SUPPLIED DATA:
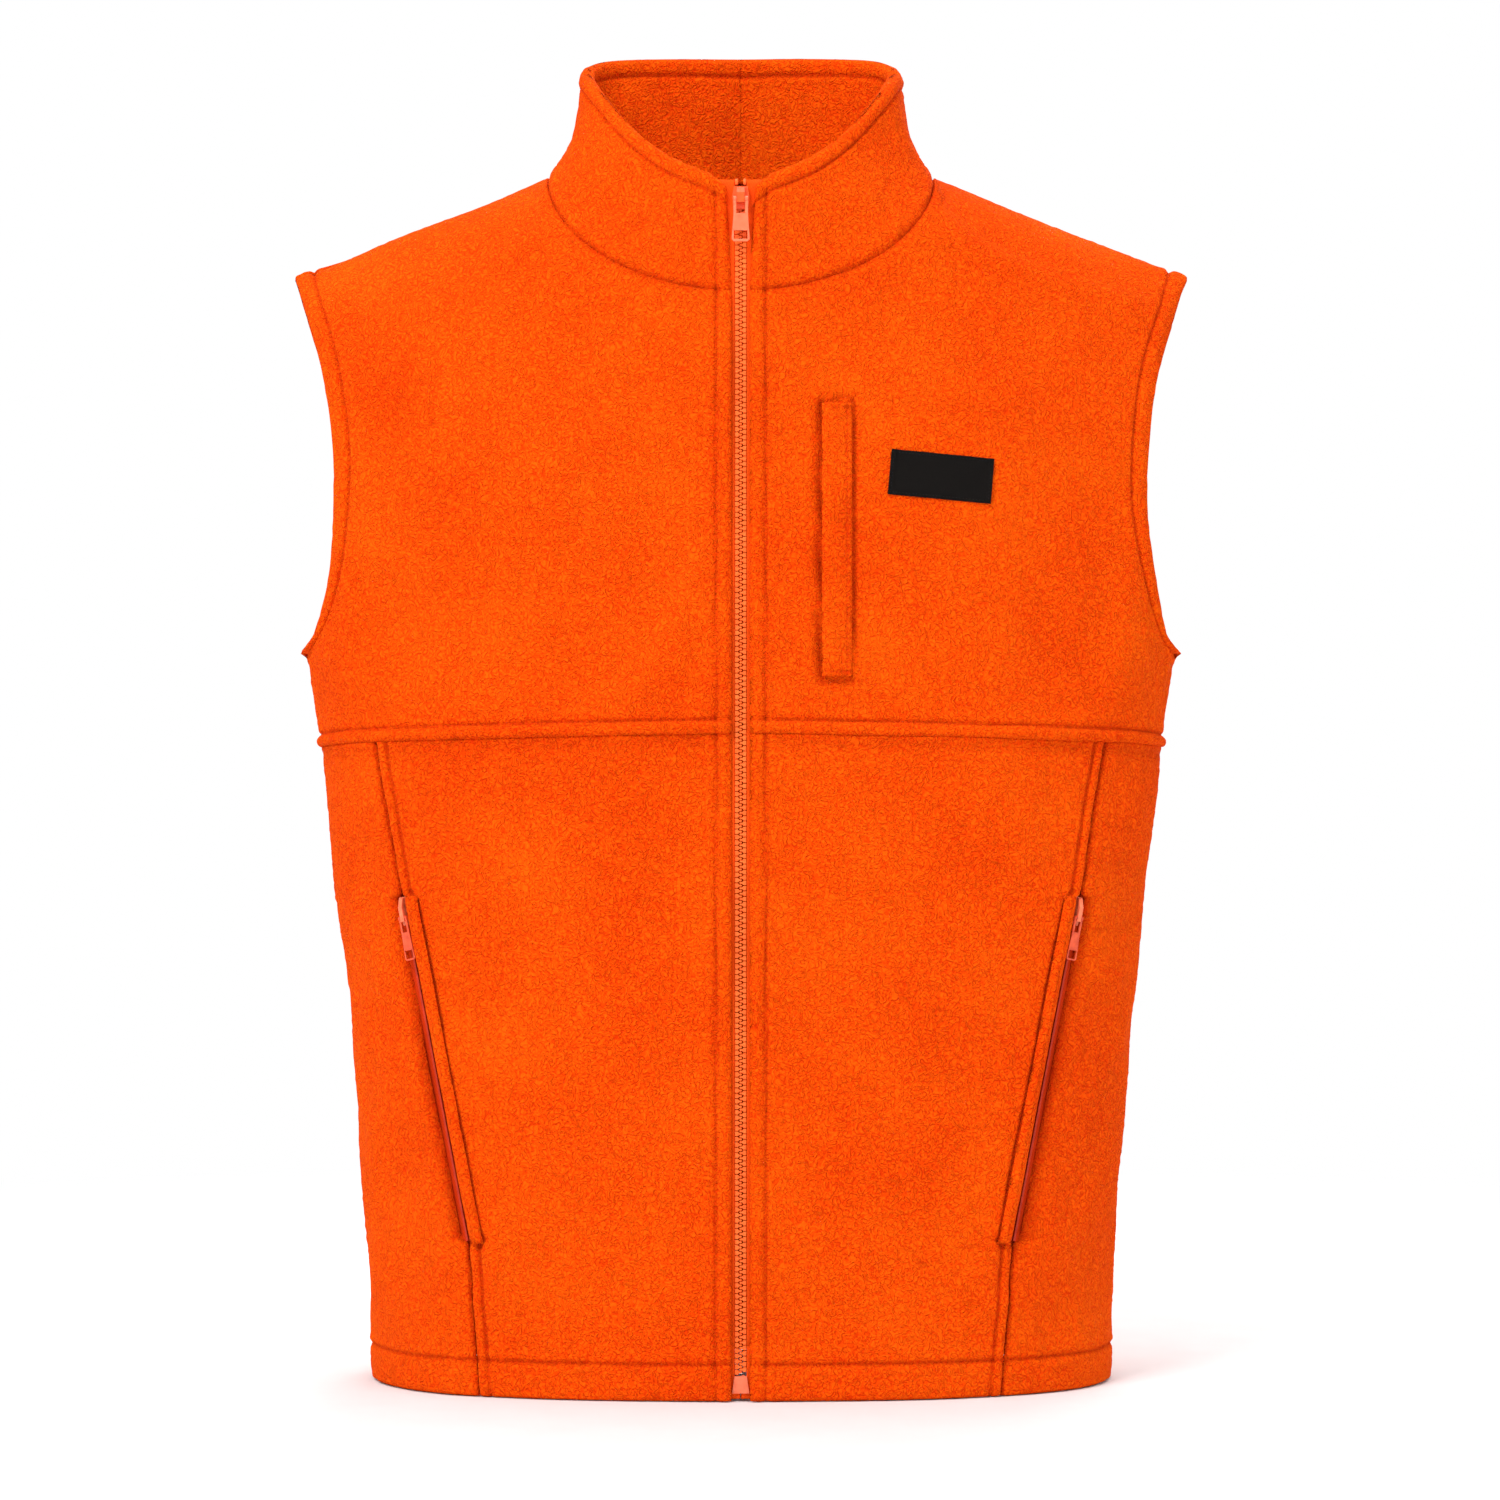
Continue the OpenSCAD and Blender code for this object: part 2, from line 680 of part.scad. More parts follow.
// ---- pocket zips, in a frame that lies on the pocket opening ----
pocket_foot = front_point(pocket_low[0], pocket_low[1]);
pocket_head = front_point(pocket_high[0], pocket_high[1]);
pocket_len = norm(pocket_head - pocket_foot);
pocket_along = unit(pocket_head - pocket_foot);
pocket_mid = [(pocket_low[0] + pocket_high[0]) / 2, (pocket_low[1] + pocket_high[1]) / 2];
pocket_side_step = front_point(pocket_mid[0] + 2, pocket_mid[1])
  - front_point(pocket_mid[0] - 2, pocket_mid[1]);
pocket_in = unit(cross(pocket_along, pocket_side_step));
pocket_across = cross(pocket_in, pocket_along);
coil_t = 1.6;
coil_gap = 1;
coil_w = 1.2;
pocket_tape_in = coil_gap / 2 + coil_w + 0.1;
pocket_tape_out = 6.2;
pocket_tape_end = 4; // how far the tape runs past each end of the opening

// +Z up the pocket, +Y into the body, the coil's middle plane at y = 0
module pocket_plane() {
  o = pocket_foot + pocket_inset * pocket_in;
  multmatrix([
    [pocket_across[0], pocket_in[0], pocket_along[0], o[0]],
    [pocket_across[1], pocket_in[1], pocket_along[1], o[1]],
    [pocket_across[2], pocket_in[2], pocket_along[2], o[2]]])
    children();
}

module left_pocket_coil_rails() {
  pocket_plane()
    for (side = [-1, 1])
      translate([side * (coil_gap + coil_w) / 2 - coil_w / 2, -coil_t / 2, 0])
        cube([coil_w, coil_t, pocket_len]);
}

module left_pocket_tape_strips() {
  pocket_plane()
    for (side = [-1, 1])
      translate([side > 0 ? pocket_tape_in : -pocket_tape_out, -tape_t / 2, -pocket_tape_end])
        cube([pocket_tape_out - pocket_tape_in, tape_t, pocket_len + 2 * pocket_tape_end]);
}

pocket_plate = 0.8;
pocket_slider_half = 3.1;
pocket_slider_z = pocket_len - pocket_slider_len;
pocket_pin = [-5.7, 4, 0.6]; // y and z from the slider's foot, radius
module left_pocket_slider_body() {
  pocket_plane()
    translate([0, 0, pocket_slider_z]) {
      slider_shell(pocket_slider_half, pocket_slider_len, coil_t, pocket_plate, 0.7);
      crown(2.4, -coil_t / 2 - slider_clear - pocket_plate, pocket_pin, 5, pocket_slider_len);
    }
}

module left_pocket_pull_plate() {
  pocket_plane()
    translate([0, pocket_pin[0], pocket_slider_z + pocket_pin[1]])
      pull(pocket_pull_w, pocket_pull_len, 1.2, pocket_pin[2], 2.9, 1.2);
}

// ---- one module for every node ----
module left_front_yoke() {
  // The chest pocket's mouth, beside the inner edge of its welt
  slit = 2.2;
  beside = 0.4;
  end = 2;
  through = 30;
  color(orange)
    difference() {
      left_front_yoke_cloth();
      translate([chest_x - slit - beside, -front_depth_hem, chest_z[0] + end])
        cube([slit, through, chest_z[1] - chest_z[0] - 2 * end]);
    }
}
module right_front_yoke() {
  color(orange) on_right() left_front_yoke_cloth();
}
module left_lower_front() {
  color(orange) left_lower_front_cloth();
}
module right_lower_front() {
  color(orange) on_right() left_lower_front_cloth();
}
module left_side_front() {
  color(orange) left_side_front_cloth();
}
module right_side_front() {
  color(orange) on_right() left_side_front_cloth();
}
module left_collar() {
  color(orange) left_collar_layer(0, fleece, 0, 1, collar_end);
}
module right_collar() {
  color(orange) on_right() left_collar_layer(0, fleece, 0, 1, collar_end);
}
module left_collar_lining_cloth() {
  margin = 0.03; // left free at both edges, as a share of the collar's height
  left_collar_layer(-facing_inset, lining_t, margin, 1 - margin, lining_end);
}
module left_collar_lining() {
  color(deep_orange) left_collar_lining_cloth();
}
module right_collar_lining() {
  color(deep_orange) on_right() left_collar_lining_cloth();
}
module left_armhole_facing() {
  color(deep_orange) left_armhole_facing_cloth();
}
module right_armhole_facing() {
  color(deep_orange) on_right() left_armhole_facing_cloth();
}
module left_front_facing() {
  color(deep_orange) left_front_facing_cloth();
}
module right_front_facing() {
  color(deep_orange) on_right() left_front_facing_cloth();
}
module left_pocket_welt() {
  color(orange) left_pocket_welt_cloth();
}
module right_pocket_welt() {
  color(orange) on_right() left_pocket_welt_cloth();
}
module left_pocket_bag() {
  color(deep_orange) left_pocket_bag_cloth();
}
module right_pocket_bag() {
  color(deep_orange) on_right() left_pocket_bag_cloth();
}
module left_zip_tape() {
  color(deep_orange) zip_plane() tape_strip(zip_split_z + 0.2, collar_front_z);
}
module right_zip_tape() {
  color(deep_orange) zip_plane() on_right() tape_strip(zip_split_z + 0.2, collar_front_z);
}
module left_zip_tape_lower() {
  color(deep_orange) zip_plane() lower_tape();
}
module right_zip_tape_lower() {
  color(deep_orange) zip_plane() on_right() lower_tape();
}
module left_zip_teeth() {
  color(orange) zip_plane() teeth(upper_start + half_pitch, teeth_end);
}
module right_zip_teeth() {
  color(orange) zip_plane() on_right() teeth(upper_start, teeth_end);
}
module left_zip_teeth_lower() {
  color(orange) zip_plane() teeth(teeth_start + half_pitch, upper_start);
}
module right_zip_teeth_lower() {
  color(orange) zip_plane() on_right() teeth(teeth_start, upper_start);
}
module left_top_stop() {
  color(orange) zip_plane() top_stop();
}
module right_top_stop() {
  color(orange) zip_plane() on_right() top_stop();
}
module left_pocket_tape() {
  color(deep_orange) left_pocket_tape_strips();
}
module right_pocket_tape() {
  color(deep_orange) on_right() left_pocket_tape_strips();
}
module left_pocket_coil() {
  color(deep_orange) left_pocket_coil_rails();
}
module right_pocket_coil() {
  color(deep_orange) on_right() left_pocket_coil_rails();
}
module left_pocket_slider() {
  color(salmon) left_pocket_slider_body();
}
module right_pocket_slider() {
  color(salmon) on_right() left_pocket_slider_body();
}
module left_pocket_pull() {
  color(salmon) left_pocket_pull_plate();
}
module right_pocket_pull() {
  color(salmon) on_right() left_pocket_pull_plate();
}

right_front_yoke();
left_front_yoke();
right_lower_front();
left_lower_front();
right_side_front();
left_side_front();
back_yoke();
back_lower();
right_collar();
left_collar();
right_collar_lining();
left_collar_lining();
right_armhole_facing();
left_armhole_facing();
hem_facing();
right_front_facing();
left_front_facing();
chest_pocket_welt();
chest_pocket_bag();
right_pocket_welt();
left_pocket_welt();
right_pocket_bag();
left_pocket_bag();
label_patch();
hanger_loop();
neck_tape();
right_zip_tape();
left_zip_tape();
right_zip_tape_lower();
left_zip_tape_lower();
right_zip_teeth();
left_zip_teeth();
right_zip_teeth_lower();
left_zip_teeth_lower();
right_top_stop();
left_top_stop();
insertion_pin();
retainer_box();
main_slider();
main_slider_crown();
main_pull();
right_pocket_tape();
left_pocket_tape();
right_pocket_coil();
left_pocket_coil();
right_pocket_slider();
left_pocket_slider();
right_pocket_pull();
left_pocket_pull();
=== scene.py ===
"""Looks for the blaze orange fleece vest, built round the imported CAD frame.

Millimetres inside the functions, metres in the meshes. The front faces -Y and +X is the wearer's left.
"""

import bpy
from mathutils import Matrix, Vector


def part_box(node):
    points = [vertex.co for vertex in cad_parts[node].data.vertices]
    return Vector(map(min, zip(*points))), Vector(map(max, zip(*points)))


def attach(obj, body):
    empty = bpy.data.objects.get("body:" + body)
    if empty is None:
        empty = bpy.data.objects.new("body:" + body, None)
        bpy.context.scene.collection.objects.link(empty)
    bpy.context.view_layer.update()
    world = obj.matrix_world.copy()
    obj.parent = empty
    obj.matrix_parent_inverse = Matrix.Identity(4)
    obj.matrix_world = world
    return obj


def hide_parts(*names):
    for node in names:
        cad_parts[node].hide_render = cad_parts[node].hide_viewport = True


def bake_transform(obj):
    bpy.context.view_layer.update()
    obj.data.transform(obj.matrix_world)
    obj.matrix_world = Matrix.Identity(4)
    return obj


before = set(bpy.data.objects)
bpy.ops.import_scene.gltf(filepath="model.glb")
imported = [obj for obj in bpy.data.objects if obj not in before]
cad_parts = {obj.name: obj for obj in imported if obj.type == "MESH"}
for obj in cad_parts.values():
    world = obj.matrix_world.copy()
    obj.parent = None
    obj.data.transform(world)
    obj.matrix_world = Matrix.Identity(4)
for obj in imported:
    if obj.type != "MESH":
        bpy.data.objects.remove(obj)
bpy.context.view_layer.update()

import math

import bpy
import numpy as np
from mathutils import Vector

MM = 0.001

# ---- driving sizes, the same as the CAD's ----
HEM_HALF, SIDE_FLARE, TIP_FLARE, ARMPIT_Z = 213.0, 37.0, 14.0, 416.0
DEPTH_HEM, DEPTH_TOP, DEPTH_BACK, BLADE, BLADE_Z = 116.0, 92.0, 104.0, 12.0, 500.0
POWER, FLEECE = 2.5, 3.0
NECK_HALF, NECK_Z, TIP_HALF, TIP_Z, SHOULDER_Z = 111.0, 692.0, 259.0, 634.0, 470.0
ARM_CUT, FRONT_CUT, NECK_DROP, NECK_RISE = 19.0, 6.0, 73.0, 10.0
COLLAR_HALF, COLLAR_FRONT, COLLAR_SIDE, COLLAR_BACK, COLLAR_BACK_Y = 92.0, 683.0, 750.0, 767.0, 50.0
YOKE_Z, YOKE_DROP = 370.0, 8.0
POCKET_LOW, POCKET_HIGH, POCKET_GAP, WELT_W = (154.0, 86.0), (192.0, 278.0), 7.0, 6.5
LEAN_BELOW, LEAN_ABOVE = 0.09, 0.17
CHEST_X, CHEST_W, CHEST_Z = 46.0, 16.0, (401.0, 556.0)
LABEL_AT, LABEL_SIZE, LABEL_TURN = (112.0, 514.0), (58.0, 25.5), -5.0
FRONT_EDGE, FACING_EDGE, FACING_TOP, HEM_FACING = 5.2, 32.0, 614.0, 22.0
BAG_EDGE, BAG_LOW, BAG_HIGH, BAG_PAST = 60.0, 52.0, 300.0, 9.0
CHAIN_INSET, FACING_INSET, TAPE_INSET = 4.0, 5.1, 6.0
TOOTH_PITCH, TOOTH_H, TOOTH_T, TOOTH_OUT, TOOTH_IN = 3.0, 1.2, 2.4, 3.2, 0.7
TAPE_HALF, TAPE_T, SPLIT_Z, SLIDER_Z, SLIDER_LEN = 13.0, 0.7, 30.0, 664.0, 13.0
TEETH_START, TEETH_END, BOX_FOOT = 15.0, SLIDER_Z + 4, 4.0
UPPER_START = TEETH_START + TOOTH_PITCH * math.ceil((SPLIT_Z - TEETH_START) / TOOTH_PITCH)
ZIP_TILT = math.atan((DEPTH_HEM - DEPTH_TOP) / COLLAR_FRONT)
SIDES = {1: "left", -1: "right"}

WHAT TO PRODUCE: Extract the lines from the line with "bpy.context.scene.collection.objects.link(empty)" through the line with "obj.data.transform(world)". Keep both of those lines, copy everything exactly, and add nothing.

ANSWER FOR THE TASK:
        bpy.context.scene.collection.objects.link(empty)
    bpy.context.view_layer.update()
    world = obj.matrix_world.copy()
    obj.parent = empty
    obj.matrix_parent_inverse = Matrix.Identity(4)
    obj.matrix_world = world
    return obj


def hide_parts(*names):
    for node in names:
        cad_parts[node].hide_render = cad_parts[node].hide_viewport = True


def bake_transform(obj):
    bpy.context.view_layer.update()
    obj.data.transform(obj.matrix_world)
    obj.matrix_world = Matrix.Identity(4)
    return obj


before = set(bpy.data.objects)
bpy.ops.import_scene.gltf(filepath="model.glb")
imported = [obj for obj in bpy.data.objects if obj not in before]
cad_parts = {obj.name: obj for obj in imported if obj.type == "MESH"}
for obj in cad_parts.values():
    world = obj.matrix_world.copy()
    obj.parent = None
    obj.data.transform(world)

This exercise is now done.